Set exercise
Copy these lines exactly and nothing else: from the line holding "crest_half = serration_crest_width / 2" to the line holding "bpy.data.objects.remove(obj)", both lines included.

- - - - -

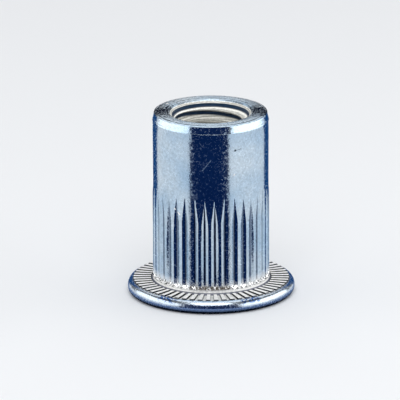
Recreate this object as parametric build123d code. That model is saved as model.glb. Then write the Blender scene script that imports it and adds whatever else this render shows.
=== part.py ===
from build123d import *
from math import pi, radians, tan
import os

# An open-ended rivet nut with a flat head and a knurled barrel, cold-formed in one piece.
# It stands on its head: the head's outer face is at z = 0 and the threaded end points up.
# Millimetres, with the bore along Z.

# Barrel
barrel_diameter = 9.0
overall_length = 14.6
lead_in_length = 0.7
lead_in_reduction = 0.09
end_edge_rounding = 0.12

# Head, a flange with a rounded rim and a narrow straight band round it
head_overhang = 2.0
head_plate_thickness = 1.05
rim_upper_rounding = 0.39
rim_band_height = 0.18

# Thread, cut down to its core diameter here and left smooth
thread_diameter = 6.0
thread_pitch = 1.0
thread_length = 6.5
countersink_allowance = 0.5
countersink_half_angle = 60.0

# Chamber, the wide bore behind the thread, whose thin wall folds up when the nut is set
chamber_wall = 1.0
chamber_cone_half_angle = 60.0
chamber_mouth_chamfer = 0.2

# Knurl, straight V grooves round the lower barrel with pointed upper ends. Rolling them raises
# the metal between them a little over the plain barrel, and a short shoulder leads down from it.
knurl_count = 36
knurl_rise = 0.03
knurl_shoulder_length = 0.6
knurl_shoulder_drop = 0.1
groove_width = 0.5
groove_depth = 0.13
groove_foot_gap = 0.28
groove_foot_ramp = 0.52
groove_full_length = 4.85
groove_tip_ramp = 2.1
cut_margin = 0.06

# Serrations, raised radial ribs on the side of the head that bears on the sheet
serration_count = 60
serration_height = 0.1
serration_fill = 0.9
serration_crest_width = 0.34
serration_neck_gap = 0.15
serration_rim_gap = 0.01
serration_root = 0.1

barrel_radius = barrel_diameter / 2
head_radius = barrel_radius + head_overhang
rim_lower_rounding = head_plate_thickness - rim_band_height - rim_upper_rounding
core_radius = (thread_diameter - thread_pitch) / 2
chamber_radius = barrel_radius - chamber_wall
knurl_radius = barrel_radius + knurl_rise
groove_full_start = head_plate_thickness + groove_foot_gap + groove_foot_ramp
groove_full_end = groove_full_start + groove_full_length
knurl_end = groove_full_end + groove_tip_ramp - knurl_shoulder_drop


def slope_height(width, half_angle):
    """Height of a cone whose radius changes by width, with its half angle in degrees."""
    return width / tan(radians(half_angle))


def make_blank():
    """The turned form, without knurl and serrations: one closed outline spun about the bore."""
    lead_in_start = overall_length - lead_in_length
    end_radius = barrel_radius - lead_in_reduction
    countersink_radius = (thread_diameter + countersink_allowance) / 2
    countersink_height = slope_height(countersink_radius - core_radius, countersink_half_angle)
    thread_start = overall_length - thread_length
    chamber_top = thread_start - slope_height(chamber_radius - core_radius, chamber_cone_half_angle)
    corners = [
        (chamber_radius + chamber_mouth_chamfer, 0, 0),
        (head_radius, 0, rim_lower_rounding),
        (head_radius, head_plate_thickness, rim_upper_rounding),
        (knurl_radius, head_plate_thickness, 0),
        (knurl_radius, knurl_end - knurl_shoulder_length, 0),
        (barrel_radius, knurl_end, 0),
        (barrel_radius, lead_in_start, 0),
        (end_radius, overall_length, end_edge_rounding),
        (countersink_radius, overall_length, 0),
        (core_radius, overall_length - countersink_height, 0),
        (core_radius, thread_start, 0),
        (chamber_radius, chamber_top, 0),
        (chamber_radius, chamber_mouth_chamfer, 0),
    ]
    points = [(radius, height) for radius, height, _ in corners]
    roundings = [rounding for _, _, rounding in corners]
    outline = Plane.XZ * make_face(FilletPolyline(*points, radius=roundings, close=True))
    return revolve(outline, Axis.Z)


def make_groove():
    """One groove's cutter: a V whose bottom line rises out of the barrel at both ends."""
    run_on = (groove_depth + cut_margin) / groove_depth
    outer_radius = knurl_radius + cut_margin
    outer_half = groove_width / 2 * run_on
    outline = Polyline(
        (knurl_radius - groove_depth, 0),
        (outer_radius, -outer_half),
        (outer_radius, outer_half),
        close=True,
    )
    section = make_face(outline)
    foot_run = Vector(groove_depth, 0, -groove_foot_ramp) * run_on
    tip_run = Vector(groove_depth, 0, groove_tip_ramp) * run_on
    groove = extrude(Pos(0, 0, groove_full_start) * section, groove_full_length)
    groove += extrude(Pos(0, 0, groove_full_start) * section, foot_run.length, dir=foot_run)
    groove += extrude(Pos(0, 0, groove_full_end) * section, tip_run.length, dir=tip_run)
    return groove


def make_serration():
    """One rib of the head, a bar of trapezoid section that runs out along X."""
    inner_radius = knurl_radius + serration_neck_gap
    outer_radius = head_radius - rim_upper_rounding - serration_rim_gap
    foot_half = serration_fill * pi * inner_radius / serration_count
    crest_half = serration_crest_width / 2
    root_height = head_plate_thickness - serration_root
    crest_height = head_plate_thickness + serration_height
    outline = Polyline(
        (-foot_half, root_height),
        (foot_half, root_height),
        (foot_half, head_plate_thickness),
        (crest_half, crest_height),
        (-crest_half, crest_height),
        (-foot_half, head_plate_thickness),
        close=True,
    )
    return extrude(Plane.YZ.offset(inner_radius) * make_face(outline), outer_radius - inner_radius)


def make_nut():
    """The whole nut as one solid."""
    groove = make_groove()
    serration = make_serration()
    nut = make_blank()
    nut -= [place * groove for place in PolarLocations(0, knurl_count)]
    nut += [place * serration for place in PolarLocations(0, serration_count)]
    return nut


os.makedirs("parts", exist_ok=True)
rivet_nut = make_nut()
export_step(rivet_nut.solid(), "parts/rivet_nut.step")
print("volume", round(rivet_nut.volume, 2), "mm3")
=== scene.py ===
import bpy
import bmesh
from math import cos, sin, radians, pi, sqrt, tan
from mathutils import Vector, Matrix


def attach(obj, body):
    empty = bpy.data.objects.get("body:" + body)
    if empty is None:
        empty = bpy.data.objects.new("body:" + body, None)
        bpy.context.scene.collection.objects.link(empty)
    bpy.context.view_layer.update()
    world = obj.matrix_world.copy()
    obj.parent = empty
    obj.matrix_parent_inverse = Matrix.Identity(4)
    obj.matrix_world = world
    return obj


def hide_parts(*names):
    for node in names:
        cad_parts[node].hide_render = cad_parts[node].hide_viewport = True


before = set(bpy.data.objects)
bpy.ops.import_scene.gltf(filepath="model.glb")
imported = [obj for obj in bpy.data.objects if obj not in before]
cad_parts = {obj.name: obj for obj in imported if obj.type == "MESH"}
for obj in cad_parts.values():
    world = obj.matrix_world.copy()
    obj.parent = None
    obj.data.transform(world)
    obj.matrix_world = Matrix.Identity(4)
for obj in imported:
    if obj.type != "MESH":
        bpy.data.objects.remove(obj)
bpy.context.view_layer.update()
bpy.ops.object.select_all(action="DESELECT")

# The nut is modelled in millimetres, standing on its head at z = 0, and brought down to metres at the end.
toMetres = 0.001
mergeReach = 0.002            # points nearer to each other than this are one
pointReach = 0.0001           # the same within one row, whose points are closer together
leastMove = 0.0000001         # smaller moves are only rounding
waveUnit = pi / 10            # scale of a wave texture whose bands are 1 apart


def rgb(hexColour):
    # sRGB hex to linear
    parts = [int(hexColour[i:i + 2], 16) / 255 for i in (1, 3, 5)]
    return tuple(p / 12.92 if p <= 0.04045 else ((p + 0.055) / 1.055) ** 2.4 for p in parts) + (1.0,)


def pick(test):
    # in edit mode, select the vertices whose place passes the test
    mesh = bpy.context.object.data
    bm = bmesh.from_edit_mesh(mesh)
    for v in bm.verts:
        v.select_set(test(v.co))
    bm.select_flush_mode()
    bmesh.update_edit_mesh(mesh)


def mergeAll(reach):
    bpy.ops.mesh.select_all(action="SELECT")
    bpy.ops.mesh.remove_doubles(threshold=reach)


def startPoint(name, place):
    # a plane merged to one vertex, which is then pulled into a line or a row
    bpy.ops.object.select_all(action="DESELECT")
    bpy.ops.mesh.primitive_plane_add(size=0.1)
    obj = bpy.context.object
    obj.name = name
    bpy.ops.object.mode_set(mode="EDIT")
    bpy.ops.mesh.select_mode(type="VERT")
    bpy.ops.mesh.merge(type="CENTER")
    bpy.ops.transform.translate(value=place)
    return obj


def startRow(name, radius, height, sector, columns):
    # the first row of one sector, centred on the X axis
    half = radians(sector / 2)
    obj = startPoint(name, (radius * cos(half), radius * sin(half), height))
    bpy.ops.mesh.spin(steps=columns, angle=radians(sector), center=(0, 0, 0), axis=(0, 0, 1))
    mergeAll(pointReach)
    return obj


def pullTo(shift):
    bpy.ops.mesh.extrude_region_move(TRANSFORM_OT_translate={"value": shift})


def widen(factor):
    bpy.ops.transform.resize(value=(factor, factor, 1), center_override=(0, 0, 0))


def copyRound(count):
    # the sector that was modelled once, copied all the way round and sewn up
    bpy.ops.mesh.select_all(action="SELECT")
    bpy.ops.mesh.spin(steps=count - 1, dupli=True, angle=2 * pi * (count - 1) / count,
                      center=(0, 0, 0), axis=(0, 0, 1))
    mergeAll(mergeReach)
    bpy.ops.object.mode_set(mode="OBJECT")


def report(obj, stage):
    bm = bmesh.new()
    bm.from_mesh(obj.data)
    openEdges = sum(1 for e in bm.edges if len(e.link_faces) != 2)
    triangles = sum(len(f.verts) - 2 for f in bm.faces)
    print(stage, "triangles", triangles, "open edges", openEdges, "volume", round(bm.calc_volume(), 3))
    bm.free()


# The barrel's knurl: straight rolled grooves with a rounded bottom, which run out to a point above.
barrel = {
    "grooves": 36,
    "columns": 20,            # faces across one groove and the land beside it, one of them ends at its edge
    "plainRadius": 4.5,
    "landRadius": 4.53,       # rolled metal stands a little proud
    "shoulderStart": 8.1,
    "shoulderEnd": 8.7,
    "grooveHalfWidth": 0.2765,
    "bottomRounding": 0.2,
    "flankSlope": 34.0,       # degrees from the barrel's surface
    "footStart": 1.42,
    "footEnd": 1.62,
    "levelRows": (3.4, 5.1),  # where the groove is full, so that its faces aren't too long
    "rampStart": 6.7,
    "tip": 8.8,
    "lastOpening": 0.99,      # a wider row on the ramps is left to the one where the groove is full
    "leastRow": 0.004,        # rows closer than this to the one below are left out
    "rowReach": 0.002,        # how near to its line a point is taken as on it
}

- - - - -

Exercise response
    crest_half = serration_crest_width / 2
    root_height = head_plate_thickness - serration_root
    crest_height = head_plate_thickness + serration_height
    outline = Polyline(
        (-foot_half, root_height),
        (foot_half, root_height),
        (foot_half, head_plate_thickness),
        (crest_half, crest_height),
        (-crest_half, crest_height),
        (-foot_half, head_plate_thickness),
        close=True,
    )
    return extrude(Plane.YZ.offset(inner_radius) * make_face(outline), outer_radius - inner_radius)


def make_nut():
    """The whole nut as one solid."""
    groove = make_groove()
    serration = make_serration()
    nut = make_blank()
    nut -= [place * groove for place in PolarLocations(0, knurl_count)]
    nut += [place * serration for place in PolarLocations(0, serration_count)]
    return nut


os.makedirs("parts", exist_ok=True)
rivet_nut = make_nut()
export_step(rivet_nut.solid(), "parts/rivet_nut.step")
print("volume", round(rivet_nut.volume, 2), "mm3")
=== scene.py ===
import bpy
import bmesh
from math import cos, sin, radians, pi, sqrt, tan
from mathutils import Vector, Matrix


def attach(obj, body):
    empty = bpy.data.objects.get("body:" + body)
    if empty is None:
        empty = bpy.data.objects.new("body:" + body, None)
        bpy.context.scene.collection.objects.link(empty)
    bpy.context.view_layer.update()
    world = obj.matrix_world.copy()
    obj.parent = empty
    obj.matrix_parent_inverse = Matrix.Identity(4)
    obj.matrix_world = world
    return obj


def hide_parts(*names):
    for node in names:
        cad_parts[node].hide_render = cad_parts[node].hide_viewport = True


before = set(bpy.data.objects)
bpy.ops.import_scene.gltf(filepath="model.glb")
imported = [obj for obj in bpy.data.objects if obj not in before]
cad_parts = {obj.name: obj for obj in imported if obj.type == "MESH"}
for obj in cad_parts.values():
    world = obj.matrix_world.copy()
    obj.parent = None
    obj.data.transform(world)
    obj.matrix_world = Matrix.Identity(4)
for obj in imported:
    if obj.type != "MESH":
        bpy.data.objects.remove(obj)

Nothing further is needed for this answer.